Maryland General Assembly Considers Two Bills That Expand the Condominium Common Element Implied Warranty

House Bill 069 and Senate Bill 379, now pending in the Maryland General Assembly, would apply the condominium implied warranty from a developer to all common elements, and not just those enumerated in the statute, along with any component that the council of unit owners is required to maintain, repair or replace, regardless of whether it is defined as a common element in the governing documents.  Under the current provisions of Section 11-131(d) of the Maryland Condominium Act, there is an implied warranty from a condominium developer to a council of unit owners, which applies to “the roof, foundation, external and supporting walls, mechanical, electrical, and plumbing systems, and other structural elements.”  The proposed law would establish that the implied warranty applies “to all common elements, including” those listed in the current law.  Additionally, the bills propose that the implied warranty is applicable “to any portion of the condominium that the council of unit owners is required to maintain, repair, or replace under the [governing documents] regardless of whether the portion of the condominium is designated as a unit or a common element.” (more…)

Bills In the Maryland General Assembly Would Preclude Limits On the Power of Condo Councils To Engage In Litigation and Enforce Warranties

House Bill 68 and Senate Bill 379, now pending in the Maryland General Assembly, would prohibit condominium developers from including language in the governing documents that would limit the power of a council of unit owners to bring suit.  Section 11-109(d)(4) of the Maryland Condominium Act presently gives a council of unit owners authority “[t]o sue and be sued, complain and defend, or intervene in litigation or administrative proceedings in its own name on behalf of itself or two or more unit owners on matters affecting the condominium.”  The proposed legislation would confirm this authority “notwithstanding any provision in the declaration, bylaws, ,or other instrument made by a developer in accordance with this title.”  The pending bills would, however, permit the developer to include a requirement for mediation or arbitration of any claims brought by the council against the developer. Similarly with regard to the authority of a council of unit owners under Section 11-109(d)(19) to enforce the Section 11-131 implied warranties, the proposed legislation would preclude limits on this power, while permitting the governing documents to provide for mediation or arbitration of such warranty claims.
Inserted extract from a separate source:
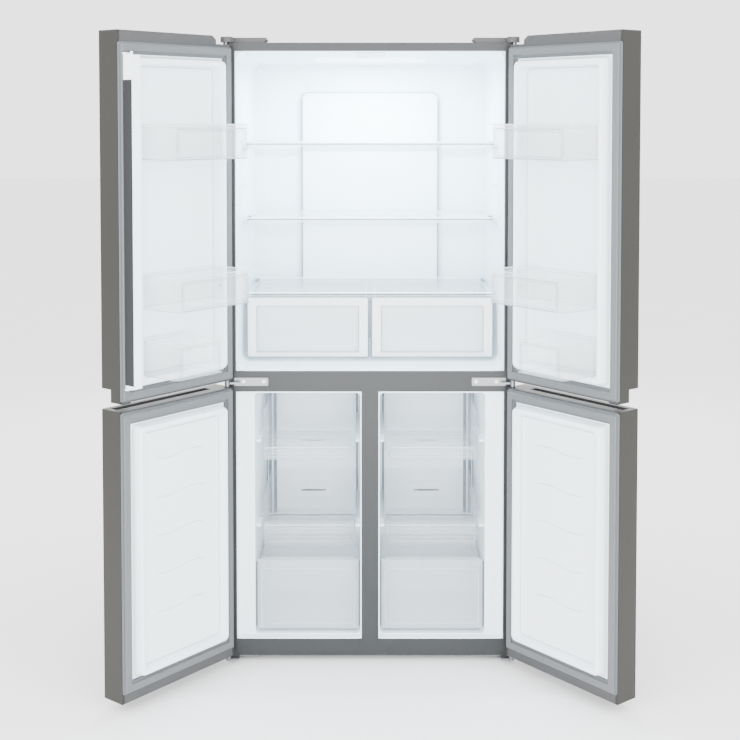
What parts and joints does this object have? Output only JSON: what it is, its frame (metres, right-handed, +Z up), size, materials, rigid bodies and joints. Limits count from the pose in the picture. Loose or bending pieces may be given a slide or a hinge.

Proposed Bill In the Maryland General Assembly Would Increase Condominium Lien Priority

A bill introduced in the Maryland House of Delegates would increase the number of months of unpaid condominium assessments that have a priority over mortgages in the event of foreclosure.  HB 250 would amend Section 11-110(f) of the Maryland Condominium Act to provide that six months of unpaid assessments for common expenses have a priority over a first mortgage or first deed of trust. The current law provides that four months of unpaid assessments have priority.  The proposed law would also significantly expend the charges that can be included in the priority lien.  Under the existing provisions, the priority portion of a condominium’s lien may not include (1) interest; (2) costs of collection; (3) late charges; (4) fines; (5) attorney’s fees; (6) special assessments; and (7) any other costs or sums due under the declaration or bylaws, or as provided by any contract, law or court order.  HB 250 would entirely reverse this limitation, and provide that all seven of these items may be included in the portion of a condominium’s lien that has a priority.

The bill has been assigned to the Environmental and Transportation Committee, and will have its first hearing on February 12, 2019 at 1:00 pm.

Condominium Resale Disclosure Requirements – Be Sure You Have the Most Recent Version of Section 11-135

As I have previously written, the information contained in condominium resale disclosure certificates must be carefully reviewed for accuracy, so as to avoid exposing the community to liability for misleading information that does not present a clear picture of the financial obligations that may await a prospective purchaser.  Indeed, in MRA Property Management, Inc., et al. v. Armstrong, the Maryland Court of Appeals established that provisions of the Maryland Consumer Protection Act apply to the information contained in a condominium resale certificate, and a council of unit owners and property manager can be liable for unfair and deceptive trade practices if the information has a tendency to mislead the purchaser, even though they are not party to the sales contract, and even if they have otherwise complied with the condominium resale disclosure requirements contained in Section 11-135 of the Maryland Condominium Act.  In light of amendments to Section 11-135 enacted after the Court decision during the 2016 legislative session, it is important that councils of unit owners have the most recent version available.  Be certain that the version you are using refers to the inclusion of the amendments enacted under Chapter 735, Acts 2016 that were effective as of October 1, 2016.

    

 

Governor Approves Bill To Permit Suspension of Use of Facilities By Condo Owner Who Is Delinquent In Paying Assessments

Governor Larry Hogan has signed into law House Bill 575, which permits a condominium declaration to provide for the suspension of the use of parking or recreational facility common elements by a unit owner who is more that sixty (60) days in arrears in the payment of assessments.  The new law, which takes effect on October 1, 2018, will add new Section 11-103(d) to the Maryland Condominium Act, requiring that, prior to any suspension of privileges, the council of unit owners must first send a demand letter giving the unit owner ten  (10) days in which to pay the arrearage, or request a hearing to contest the suspension.  If a hearing is requested, the council must provide notice and hold the hearing before a suspension of privileges may be implemented.  The new law further provides that a condominium declaration may be amended to add or repeal such a provision for suspension of privileges by the affirmative vote of sixty percent (60%) of the unit owners.  House Bill 575 was passed unanimously by both the House of Delegates and State Senate.